Clarke, who served as John Major’s chancellor from 1993 to 1997, took his first government job in 1972, and has been a minister whenever the Conservative Party has held office since. His roles have included health secretary, education secretary and home secretary. He was previously justice secretary under Cameron.
Clarke’s breadth of experience meant he was able to deal confidently with situations that left many politicians nervous. Addressing a lunch of political journalists in 2009, his speaking notes were four words, scribbled on a scrap of paper as he ate.
He ran three times for the Tory leadership and was rejected each time, mainly because of his strong support for membership of the EU and, in its early days, the single currency. After the Conservatives returned to office in 2010, he was unafraid to speak his mind, and in 2011 offered a bet that his colleague, Home Secretary Theresa May, had got her facts wrong in her speech to the Conservative Party conference.

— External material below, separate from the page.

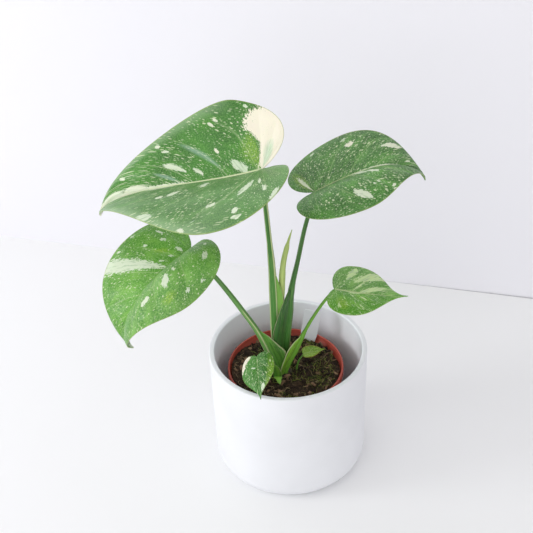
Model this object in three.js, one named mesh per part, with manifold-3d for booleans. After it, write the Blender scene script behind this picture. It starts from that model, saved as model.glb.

Hague’s recent months as foreign secretary have been marked by a campaign to halt the use of sexual violence as a weapon of war. That’s seen him make frequent appearances alongside Hollywood star Angelina Jolie, and they jointly presided over an international conference on the issue in London last month.
Hague’s announcement that he will leave Parliament, a decision that is his alone, suggests his departure is his own idea. Having led his party and been foreign secretary, there were few political mountains left to climb.
Unlike many career politicians, he has also had a taste of life outside, when he left front-line politics after the Tories’ 2001 defeat to Tony Blair’s Labour Party. He wrote two books, about figures from Conservative history, William Wilberforce and Pitt the Younger. In private conversations, he talked with animation about the experience of writing.
Cameron doesn’t have the power to make changes to the posts held by his Liberal Democrat coalition colleagues, so Business Secretary Vince Cable and Energy Secretary Ed Davey will both stay in their jobs.
Liberal Democrat leader Nick Clegg, the deputy prime minister, plans to make changes in September or October, another official said on condition of anonymity.